Please restate, exactly as written, the lines running from the beginning of the material through the line that has "crumb, glint, spot = chosen.outputs" in it.

· · · · · · ·

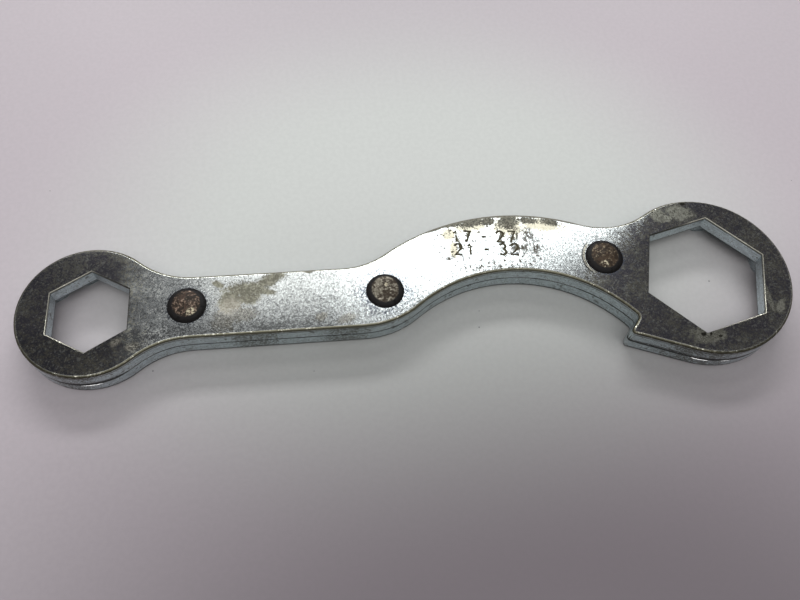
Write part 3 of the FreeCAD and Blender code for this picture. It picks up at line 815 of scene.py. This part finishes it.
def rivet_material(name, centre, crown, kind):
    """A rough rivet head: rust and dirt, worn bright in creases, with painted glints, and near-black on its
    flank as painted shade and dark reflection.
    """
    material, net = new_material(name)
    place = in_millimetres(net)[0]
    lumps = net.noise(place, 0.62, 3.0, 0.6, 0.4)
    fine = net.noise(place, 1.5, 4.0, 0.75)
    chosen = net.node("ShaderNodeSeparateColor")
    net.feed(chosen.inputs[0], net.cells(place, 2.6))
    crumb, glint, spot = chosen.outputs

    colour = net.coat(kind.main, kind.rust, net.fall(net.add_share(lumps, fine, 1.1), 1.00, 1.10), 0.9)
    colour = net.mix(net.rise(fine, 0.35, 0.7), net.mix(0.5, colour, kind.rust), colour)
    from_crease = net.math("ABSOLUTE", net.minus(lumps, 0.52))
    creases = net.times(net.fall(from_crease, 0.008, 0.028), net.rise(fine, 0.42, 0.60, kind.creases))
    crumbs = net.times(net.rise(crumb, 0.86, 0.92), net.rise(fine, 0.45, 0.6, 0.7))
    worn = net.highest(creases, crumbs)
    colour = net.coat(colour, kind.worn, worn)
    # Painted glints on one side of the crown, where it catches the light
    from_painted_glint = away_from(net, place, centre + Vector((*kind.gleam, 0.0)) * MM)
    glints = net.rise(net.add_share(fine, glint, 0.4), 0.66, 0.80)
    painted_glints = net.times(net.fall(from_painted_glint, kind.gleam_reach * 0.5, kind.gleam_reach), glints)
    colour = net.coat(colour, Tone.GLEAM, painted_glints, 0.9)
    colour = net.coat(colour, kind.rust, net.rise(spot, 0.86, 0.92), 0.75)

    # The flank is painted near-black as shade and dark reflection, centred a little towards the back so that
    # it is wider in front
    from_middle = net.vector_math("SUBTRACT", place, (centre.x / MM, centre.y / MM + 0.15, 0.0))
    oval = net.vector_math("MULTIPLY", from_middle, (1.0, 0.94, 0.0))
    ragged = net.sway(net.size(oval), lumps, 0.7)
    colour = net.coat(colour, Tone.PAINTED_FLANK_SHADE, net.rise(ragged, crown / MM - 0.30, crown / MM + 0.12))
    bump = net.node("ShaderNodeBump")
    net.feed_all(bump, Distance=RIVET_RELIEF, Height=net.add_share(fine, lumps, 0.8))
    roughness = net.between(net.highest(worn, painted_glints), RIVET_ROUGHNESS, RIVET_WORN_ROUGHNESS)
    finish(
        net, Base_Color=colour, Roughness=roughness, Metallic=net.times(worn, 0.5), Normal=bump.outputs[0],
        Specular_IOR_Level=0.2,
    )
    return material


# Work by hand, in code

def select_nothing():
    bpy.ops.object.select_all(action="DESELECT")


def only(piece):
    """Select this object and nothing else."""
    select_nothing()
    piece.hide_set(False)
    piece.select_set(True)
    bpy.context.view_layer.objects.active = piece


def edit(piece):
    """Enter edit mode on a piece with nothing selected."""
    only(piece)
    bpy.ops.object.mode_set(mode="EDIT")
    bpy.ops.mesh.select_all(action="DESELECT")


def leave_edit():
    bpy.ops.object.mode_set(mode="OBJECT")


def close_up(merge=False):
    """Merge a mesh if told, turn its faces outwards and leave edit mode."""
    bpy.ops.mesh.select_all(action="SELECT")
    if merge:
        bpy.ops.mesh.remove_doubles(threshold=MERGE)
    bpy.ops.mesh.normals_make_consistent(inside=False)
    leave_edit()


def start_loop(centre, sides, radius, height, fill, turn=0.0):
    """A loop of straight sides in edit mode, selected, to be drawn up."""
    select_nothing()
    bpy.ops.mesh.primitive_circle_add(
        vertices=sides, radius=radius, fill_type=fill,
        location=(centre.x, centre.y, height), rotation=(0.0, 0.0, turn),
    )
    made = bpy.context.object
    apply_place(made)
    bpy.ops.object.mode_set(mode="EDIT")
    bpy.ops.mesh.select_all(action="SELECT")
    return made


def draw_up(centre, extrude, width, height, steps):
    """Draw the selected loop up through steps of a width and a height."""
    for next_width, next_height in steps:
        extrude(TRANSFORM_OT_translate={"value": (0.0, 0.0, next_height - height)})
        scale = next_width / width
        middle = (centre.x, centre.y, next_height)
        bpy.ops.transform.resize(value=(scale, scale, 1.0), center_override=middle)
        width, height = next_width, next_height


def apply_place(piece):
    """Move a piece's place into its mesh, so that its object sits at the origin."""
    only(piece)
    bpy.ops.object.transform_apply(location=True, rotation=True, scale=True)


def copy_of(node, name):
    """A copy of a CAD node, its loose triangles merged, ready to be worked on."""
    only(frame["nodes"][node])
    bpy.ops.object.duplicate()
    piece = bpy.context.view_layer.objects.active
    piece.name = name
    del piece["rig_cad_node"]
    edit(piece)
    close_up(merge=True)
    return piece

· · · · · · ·

#### [Output]
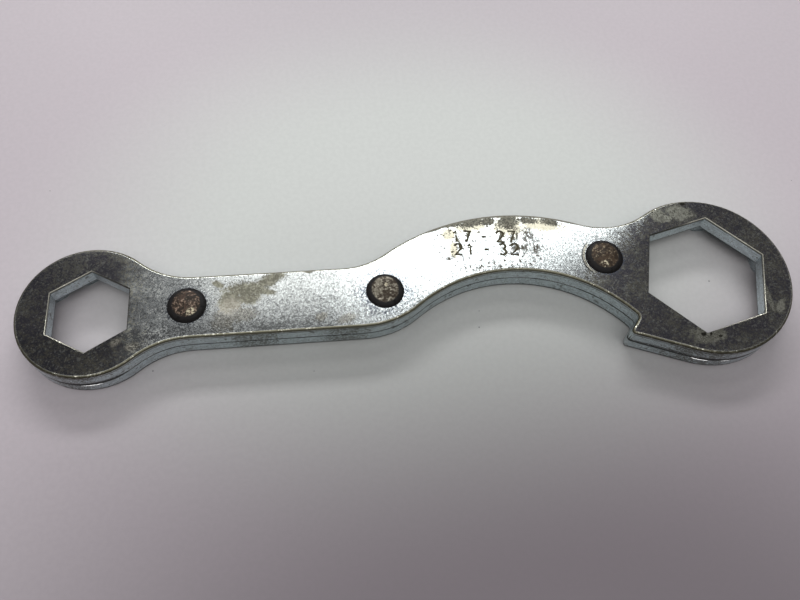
Write part 3 of the FreeCAD and Blender code for this picture. It picks up at line 815 of scene.py. This part finishes it.
def rivet_material(name, centre, crown, kind):
    """A rough rivet head: rust and dirt, worn bright in creases, with painted glints, and near-black on its
    flank as painted shade and dark reflection.
    """
    material, net = new_material(name)
    place = in_millimetres(net)[0]
    lumps = net.noise(place, 0.62, 3.0, 0.6, 0.4)
    fine = net.noise(place, 1.5, 4.0, 0.75)
    chosen = net.node("ShaderNodeSeparateColor")
    net.feed(chosen.inputs[0], net.cells(place, 2.6))
    crumb, glint, spot = chosen.outputs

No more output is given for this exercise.